P.S. I probably read way too much Science Fiction. :party:


-Brett

Which fleshes out my previous post and the prediction that went with it. Sorry folks, I’m kinda pessimistic today. After so much time, have we learned enough not to trash Mars as well?

Actually, I hope so.

Nan,

NASA, the American people, the ESA, any multinational space agencies or anyone else who’s willing to put forth the monetary (not to speak of time) investments to take on a project of this scale isn’t going to do so just to trash anything. Would you? Humans aren’t perfect it’s true, but something on this magnatude is going to be EXTREMELY well monitored.

Even so, we can all rest assured it won’t be completed (in fact we’ll be lucky to see even the very first steps begun) until well after we’re all long since dust in our graves…

Here are three terraforming methods that have been proposed:

  • Large orbital mirrors that will reflect sunlight and heat the Mars surface.
  • Greenhouse gas-producing factories to trap solar radiation.
  • Smashing ammonia-heavy asteroids into the planet to raise the greenhouse gas level.

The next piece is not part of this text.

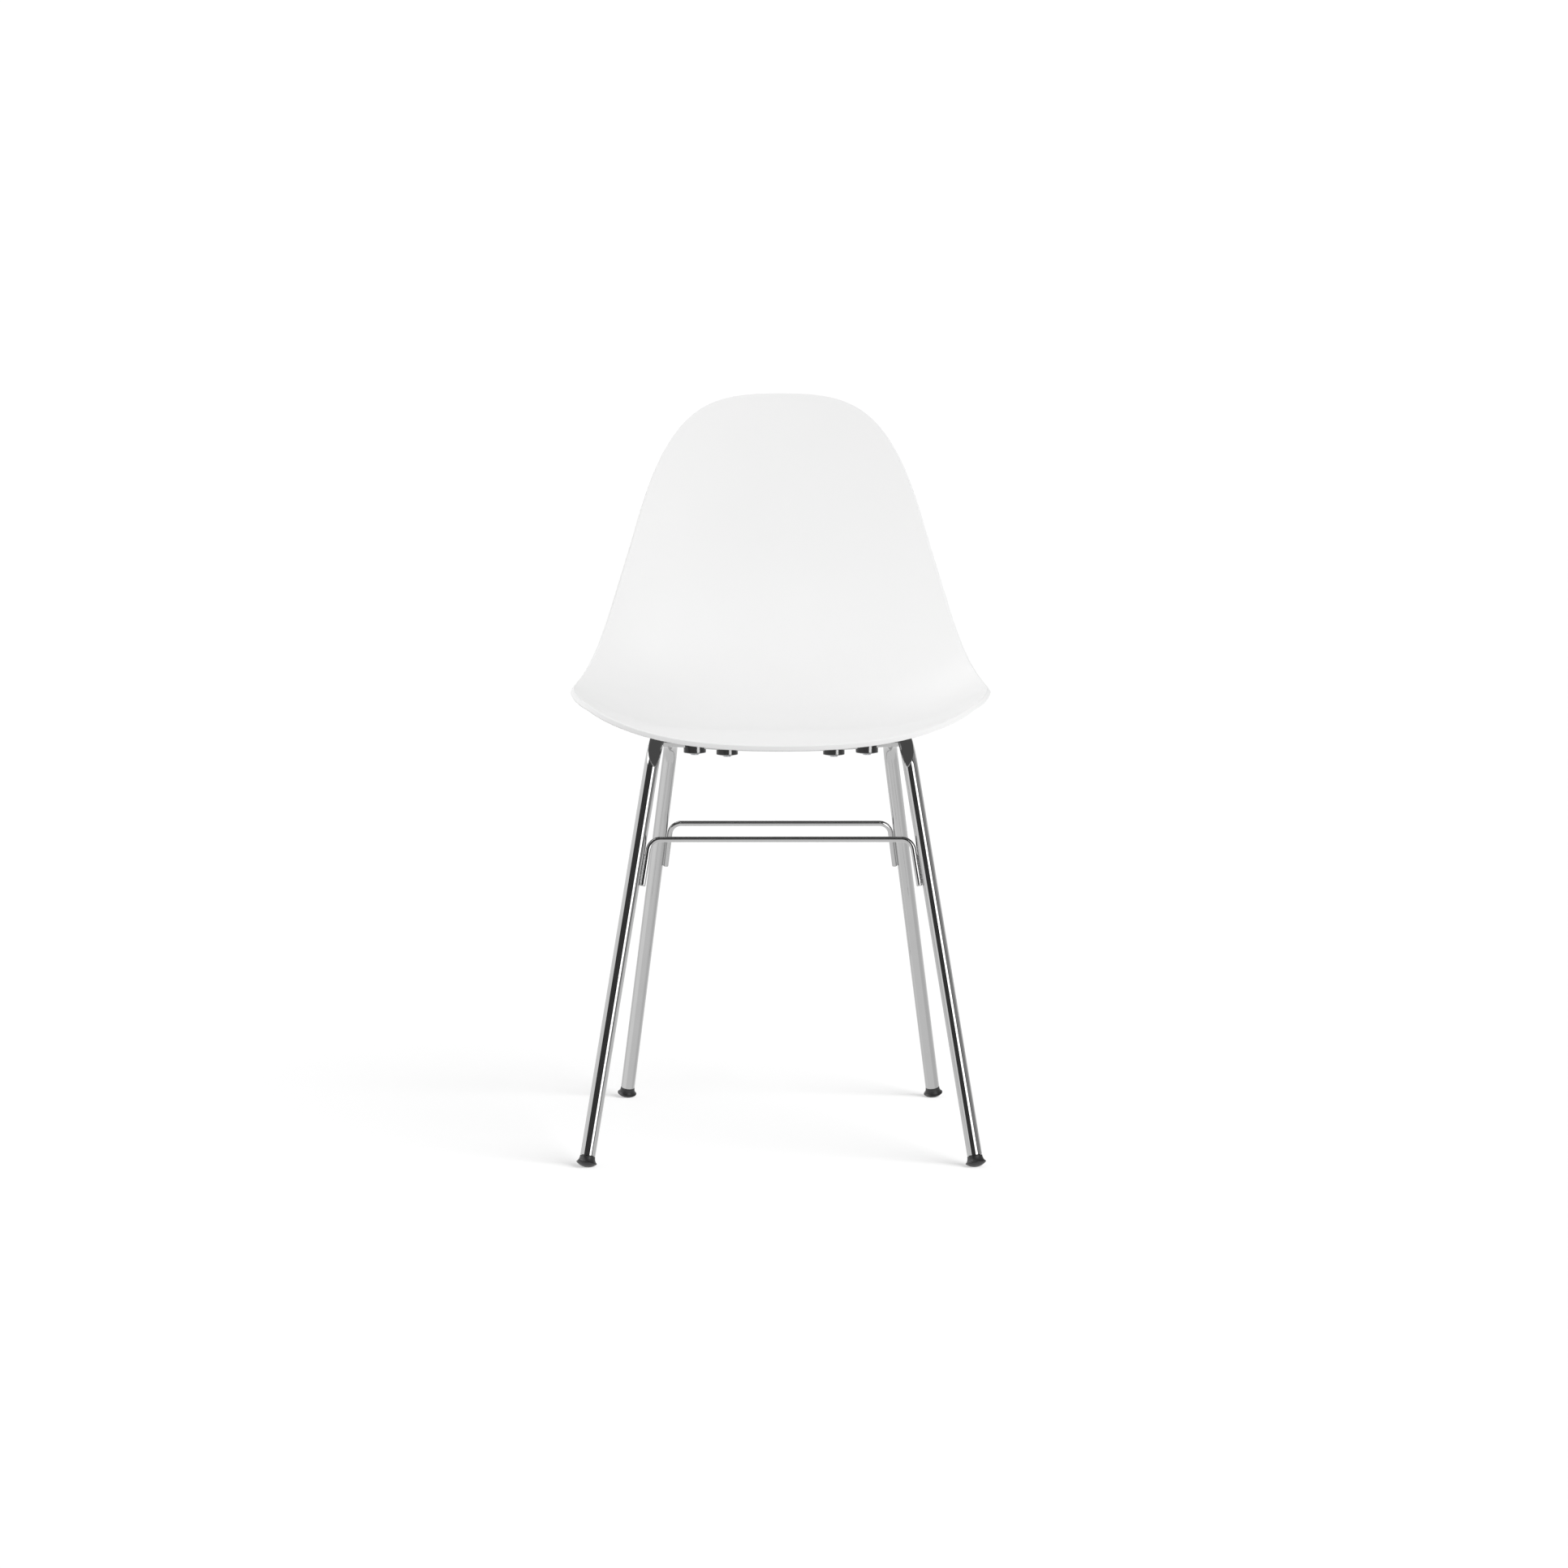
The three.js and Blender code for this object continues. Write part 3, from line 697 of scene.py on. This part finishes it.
def nose_rings(tip, path_frame, into):
    """Rings of a rod's rounded end, from its tip on. Into is 1 along the path and -1 against it."""
    rings = []
    for turn in np.linspace(0, math.pi / 2, NOSE_POINTS):
        step = into * ROD_NOSE * (1 - math.cos(turn))
        radius = ROD_RADIUS - ROD_NOSE * (1 - math.sin(turn))
        rings.append(ring_at(tip + path_frame[2] * step, path_frame, radius, ROD_SIDES))
    return rings


def make_stretcher(name, foot, top, rod):
    """Bent rod with its cut ends broken by a small radius."""
    path = rounded_path(rod_corners(foot, top, rod), ROD_BEND_RADIUS)
    frames = path_frames(path)
    rings = nose_rings(path[0], frames[0], 1)
    for i in range(1, len(path) - 1):
        rings.append(ring_at(path[i], frames[i], ROD_RADIUS, ROD_SIDES))
    rings += reversed(nose_rings(path[-1], frames[-1], -1))
    points = [p for ring in rings for p in ring]
    add_piece(f"{name}_rod", points, bar_faces(len(rings), ROD_SIDES), CHROME, "chrome", [name])


def strap_section():
    """Rounded rectangle (y, z) of the flat bar, its underside at z 0."""
    half, thick = STRAP_WIDTH / 2, STRAP_THICKNESS
    corners = [(-half, 0), (half, 0), (half, thick), (-half, thick)]
    return rounded(corners, {i: STRAP_CORNER for i in range(4)})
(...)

    Well, I’m not into investing in Red Planet Real Estate
    quite yet…

Also using Mars as a toxic waste dump doesn’t
sound cost effective. Transportation costs run
kinda high.
We’ll just have to polute
the moon. Best

Brian, I do hope for the best. I do every day, despite what I see around me. As I mentioned, I’m just in a pretty pessimistic mode today. Besides, somebody has to play devil’s advocate, right? :wink:

Lawrence Sterne beats 'em all hands down for longest sentence in literature. (Tristram Shandy)

:slight_smile: Sorry there Nan…I misread your intent. We can all use a little :smiling_imp: from time to time right?